start

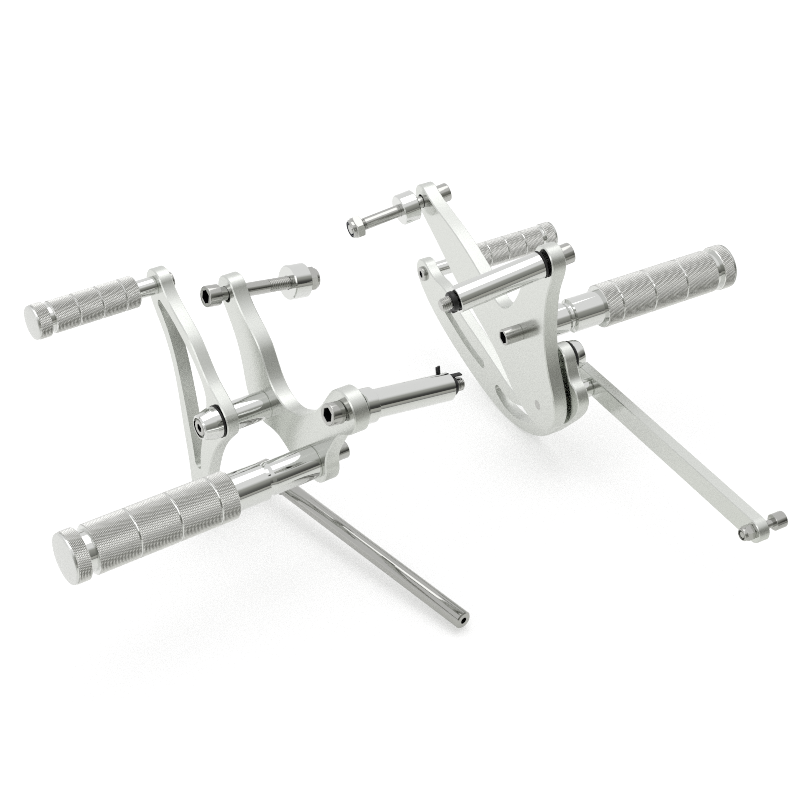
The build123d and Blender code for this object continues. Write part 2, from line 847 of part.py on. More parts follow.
with BuildPart() as brake_lever:
    with BuildSketch(brake_side.offset(brake_in)):
        with BuildLine():
            ThreePointArc(
                rim(brake_toe, brake_toe_boss_r, 125),
                rim(brake_toe, brake_toe_boss_r, 45),
                rim(brake_toe, brake_toe_boss_r, -35),
            )
            Spline(
                rim(brake_toe, brake_toe_boss_r, -35),
                (19.0, -121.0),
                (-25.0, -142.0),
                (-69.0, -156.5),
                (-106.0, -162.5),
                (-140.0, -158.5),
                (-169.0, -144.5),
                (-194.0, -121.5),
                (-213.0, -101.0),
                (-218.5, -87.0),
                (-214.0, -76.0),
                rim(brake_lobe, lobe_boss_r, 165),
                tangents=(clockwise(-35), clockwise(165)),
            )
            ThreePointArc(
                rim(brake_lobe, lobe_boss_r, 165),
                rim(brake_lobe, lobe_boss_r, 80),
                rim(brake_lobe, lobe_boss_r, 0),
            )
            Spline(
                rim(brake_lobe, lobe_boss_r, 0),
                (-168.0, -90.0),
                (-153.0, -117.0),
                (-130.0, -130.0),
                (-100.0, -123.5),
                (-67.0, -111.0),
                (-35.0, -100.0),
                (1.0, -87.5),
                rim(brake_toe, brake_toe_boss_r, 125),
                tangents=(clockwise(0), clockwise(125)),
            )
        make_face()
    extrude(amount=lever_thick)
    chamfer(rims(brake_lever, brake_side), plate_edge)
    with BuildSketch(brake_side.offset(brake_in)):
        with BuildLine():
            Spline((-13.0, -105.5), (-34.0, -114.5), (-51.0, -121.0), (-68.0, -125.5))
            ThreePointArc((-68.0, -125.5), (-72.5, -130.5), (-67.0, -134.0))
            Spline((-67.0, -134.0), (-57.0, -132.0), (-38.0, -126.5), (-21.0, -119.5), (-6.0, -112.5))
            ThreePointArc((-6.0, -112.5), (-5.0, -106.0), (-13.0, -105.5))
        make_face()
        with BuildLine():
            Spline((-98.0, -138.0), (-112.0, -141.0), (-132.0, -136.5), (-146.0, -128.0), (-157.0, -118.0))
            ThreePointArc((-157.0, -118.0), (-164.5, -117.5), (-165.5, -125.0))
            Spline(
                (-165.5, -125.0),
                (-144.0, -146.0),
                (-118.0, -153.8),
                (-103.0, -152.0),
                (-92.0, -146.0),
            )
            ThreePointArc((-92.0, -146.0), (-91.5, -139.0), (-98.0, -138.0))
        make_face()
    extrude(amount=lever_thick, mode=Mode.SUBTRACT)
    with BuildSketch(brake_side.offset(brake_in)):
        with Locations(brake_pin):
            Circle(brake_bush_d / 2)
        with Locations(brake_toe):
            Circle(toe_bolt_d / 2)
        with Locations(brake_lobe):
            Circle(lobe_screw_d / 2)
    extrude(amount=lever_thick, mode=Mode.SUBTRACT)
finish(brake_lever.part, "brake_lever")

pin_seat = through(brake_side, brake_pin)
bar_out = bar_in + bar_thick
finish(
    ring(pin_seat, brake_in, lever_thick, brake_bush_d, pin_d + 2 * running, 0.3),
    "brake_lever_bush",
)
finish(ring(pin_seat, brake_out, crank_len, crank_d, pin_d + 2 * running, 0.8), "brake_crank_sleeve")

with BuildPart() as brake_pin_piece:
    with BuildSketch(pin_seat):
        Circle(pin_d / 2)
    extrude(amount=bar_out + side_gap + clip_len)
    with BuildSketch(pin_seat.offset(bar_out + side_gap)):
        Circle(clip_d / 2)
    extrude(amount=clip_len)
    chamfer(brake_pin_piece.edges().group_by(Axis(pin_seat.origin, pin_seat.z_dir))[-1], 0.8)
finish(brake_pin_piece.part, "brake_pin")

bar_way = (Vector(*bar_rear) - Vector(*bar_front)).normalized()
bar_half = Vector(-bar_way.Y, bar_way.X) * bar_high / 2
with BuildPart() as link_bar:
    with BuildSketch(brake_side.offset(bar_in)):
        with BuildLine():
            Polyline(
                Vector(*bar_rear) + bar_half,
                Vector(*bar_front) + bar_half,
                Vector(*bar_front) - bar_half,
                Vector(*bar_rear) - bar_half,
            )
            ThreePointArc(
                Vector(*bar_rear) - bar_half,
                Vector(*bar_rear) + bar_way * bar_high / 2,
                Vector(*bar_rear) + bar_half,
            )
        make_face()
    extrude(amount=bar_thick)
    chamfer(rims(link_bar, brake_side), plate_edge * 0.7)
    with BuildSketch(brake_side.offset(bar_in)):
        with Locations(brake_pin):
            Circle(pin_d / 2 + running)
        with Locations(bar_rear):
            Circle(bar_bolt_d / 2)
    extrude(amount=bar_thick, mode=Mode.SUBTRACT)
finish(link_bar.part, "link_bar")

bar_bolt_seat = facing(through(brake_side, bar_rear, bar_out))
finish(
    cap_screw(
        bar_bolt_seat, -bar_shank, bar_thick + bar_nut_len + 2.0,
        bar_bolt_d, bar_head_d, bar_head_len, bar_bolt_d,
    ),
    "bar_bolt",
)
finish(
    lock_nut(
        bar_bolt_seat, bar_thick, bar_bolt_d, bar_nut_flats,
        bar_nut_len, bar_nut_flats * 0.95, 2.5,
    ),
    "bar_nut",
)

# Cap and seal ring on the brake lever's rear lobe
lobe_seat = through(brake_side, brake_lobe)
finish(ring(lobe_seat, brake_out, oring_len, oring_d, lobe_screw_d, 0.7), "brake_lobe_seal")
finish(end_cap(lobe_seat, brake_out + oring_len, 1, lobe_screw_d), "brake_lobe_cap")
finish(
    cap_screw(
        facing(lobe_seat.offset(brake_out + oring_len + cap_len - cap_well_deep)), 0,
        oring_len + cap_len - cap_well_deep + lever_thick,
        lobe_screw_d, cap_screw_head_d, cap_well_deep, socket_d * 0.8,
    ),
    "brake_lobe_screw",
)

# Toe peg of the brake side
brake_toe_seat = through(brake_side, brake_toe, brake_out)
finish(ring(brake_toe_seat, 0, brake_stub_len, stub_d, toe_bolt_d, 0.6), "brake_toe_stub")
finish(toe_peg(outward(brake_toe_seat.offset(brake_stub_len), 1)), "brake_toe_peg")
finish(
    cap_screw(
        through(brake_side, brake_toe, brake_in), 0,
        lever_thick + brake_stub_len + toe_bolt_deep,
        toe_bolt_d, toe_bolt_head_d, brake_toe_head_len, socket_d * 0.8,
    ),
    "brake_toe_bolt",
)
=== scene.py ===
"""Looks of a pair of motorcycle forward controls on a white studio floor.

Sizes of pieces in this file are millimetres along or across the piece's own axis. Places in the studio are
metres.
"""

import json
from math import cos, radians, sin

import bmesh
import bpy
import numpy as np
from mathutils import Matrix, Vector


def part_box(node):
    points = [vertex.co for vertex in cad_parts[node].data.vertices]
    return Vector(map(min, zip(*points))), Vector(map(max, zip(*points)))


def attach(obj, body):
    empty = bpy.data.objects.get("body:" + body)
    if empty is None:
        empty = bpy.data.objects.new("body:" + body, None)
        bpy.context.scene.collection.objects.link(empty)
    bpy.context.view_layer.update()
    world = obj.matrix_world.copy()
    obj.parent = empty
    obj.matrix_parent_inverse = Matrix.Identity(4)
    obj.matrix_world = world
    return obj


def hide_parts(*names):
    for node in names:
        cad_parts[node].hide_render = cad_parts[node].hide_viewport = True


MM = 0.001

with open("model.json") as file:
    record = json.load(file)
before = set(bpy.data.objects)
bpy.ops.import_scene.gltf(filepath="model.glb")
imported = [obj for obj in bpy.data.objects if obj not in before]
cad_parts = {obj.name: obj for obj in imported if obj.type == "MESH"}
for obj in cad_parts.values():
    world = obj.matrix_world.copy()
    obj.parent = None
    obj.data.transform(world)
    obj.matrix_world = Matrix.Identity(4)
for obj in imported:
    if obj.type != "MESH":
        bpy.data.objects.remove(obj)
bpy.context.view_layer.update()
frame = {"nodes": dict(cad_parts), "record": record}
scene = bpy.context.scene
nodes = frame["nodes"]


# Helpers for materials

def linear(hex_colour):
    """Linear RGBA of an sRGB hex colour such as d8d9d8."""
    value = np.array([int(hex_colour[i:i + 2], 16) for i in (0, 2, 4)]) / 255
    value = np.where(value <= 0.04045, value / 12.92, ((value + 0.055) / 1.055) ** 2.4)
    return (*value.tolist(), 1.0)


def add(tree, kind, inputs=(), **settings):
    """Adds one node. inputs pairs a socket's name or number with a value or with another socket."""
    made = tree.nodes.new(kind)
    for key, value in settings.items():
        setattr(made, key, value)
    for key, value in dict(inputs).items():
        if isinstance(value, bpy.types.NodeSocket):
            tree.links.new(value, made.inputs[key])
        else:
            made.inputs[key].default_value = value
    return made


def finish_of(name, colour, metallic, smoothest, roughest, mark_mm, bump_mm, stretch=(1, 1, 1)):
    """Metal or plastic whose gloss and height vary with fine marks.

    mark_mm is the size of the marks and bump_mm their depth. stretch scales the marks along each axis.
    """
    made = bpy.data.materials.new(name)
    made.use_nodes = True
    tree = made.node_tree
    surface = tree.nodes["Principled BSDF"]
    surface.inputs["Base Color"].default_value = linear(colour)
    surface.inputs["Metallic"].default_value = metallic
    place = add(tree, "ShaderNodeTexCoord")
    scaled = add(tree, "ShaderNodeMapping", {"Vector": place.outputs["Object"], "Scale": stretch})
    marks = add(
        tree, "ShaderNodeTexNoise",
        {"Vector": scaled.outputs["Vector"], "Scale": 1 / (mark_mm * MM), "Detail": 3.0},
    )
    gloss = add(tree, "ShaderNodeMapRange", {
        "Value": marks.outputs["Fac"], "From Min": 0.3, "From Max": 0.7, "To Min": smoothest, "To Max": roughest,
    })
    tree.links.new(gloss.outputs["Result"], surface.inputs["Roughness"])
    bump = add(
        tree, "ShaderNodeBump",
        {"Height": marks.outputs["Fac"], "Distance": bump_mm * MM, "Strength": 1.0},
    )
    tree.links.new(bump.outputs["Normal"], surface.inputs["Normal"])
    return made


# Billet plates and levers: fine ground, then buffed until they mirror their neighbours
buffed = finish_of("aluminium_ground_and_buffed", "d9dbd7", 1.0, 0.14, 0.21, 1.2, 0.0004)
# Their rims, which face away from Y, keep the milling cutter's satin finish
tree = buffed.node_tree
facing = add(tree, "ShaderNodeSeparateXYZ", {0: add(tree, "ShaderNodeTexCoord").outputs["Normal"]})
flat = add(tree, "ShaderNodeMath", {0: facing.outputs["Y"]}, operation="ABSOLUTE")
rim = add(
    tree, "ShaderNodeMapRange",
    {"Value": flat.outputs["Value"], "From Min": 0.9, "From Max": 0.5, "To Min": 0.0, "To Max": 0.2},
)
surface = tree.nodes["Principled BSDF"]
gloss = surface.inputs["Roughness"].links[0].from_socket
both = add(tree, "ShaderNodeMath", {0: gloss, 1: rim.outputs["Result"]}, operation="ADD")
tree.links.new(both.outputs["Value"], surface.inputs["Roughness"])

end

▶ _TO DO_: Exactly those lines that run from the line with "# Toe peg of the brake side" through the line with "obj.matrix_parent_inverse = Matrix.Identity(4)" are to be reproduced; both end lines belong to the range.

▶ _REPLY_:
# Toe peg of the brake side
brake_toe_seat = through(brake_side, brake_toe, brake_out)
finish(ring(brake_toe_seat, 0, brake_stub_len, stub_d, toe_bolt_d, 0.6), "brake_toe_stub")
finish(toe_peg(outward(brake_toe_seat.offset(brake_stub_len), 1)), "brake_toe_peg")
finish(
    cap_screw(
        through(brake_side, brake_toe, brake_in), 0,
        lever_thick + brake_stub_len + toe_bolt_deep,
        toe_bolt_d, toe_bolt_head_d, brake_toe_head_len, socket_d * 0.8,
    ),
    "brake_toe_bolt",
)
=== scene.py ===
"""Looks of a pair of motorcycle forward controls on a white studio floor.

Sizes of pieces in this file are millimetres along or across the piece's own axis. Places in the studio are
metres.
"""

import json
from math import cos, radians, sin

import bmesh
import bpy
import numpy as np
from mathutils import Matrix, Vector


def part_box(node):
    points = [vertex.co for vertex in cad_parts[node].data.vertices]
    return Vector(map(min, zip(*points))), Vector(map(max, zip(*points)))


def attach(obj, body):
    empty = bpy.data.objects.get("body:" + body)
    if empty is None:
        empty = bpy.data.objects.new("body:" + body, None)
        bpy.context.scene.collection.objects.link(empty)
    bpy.context.view_layer.update()
    world = obj.matrix_world.copy()
    obj.parent = empty
    obj.matrix_parent_inverse = Matrix.Identity(4)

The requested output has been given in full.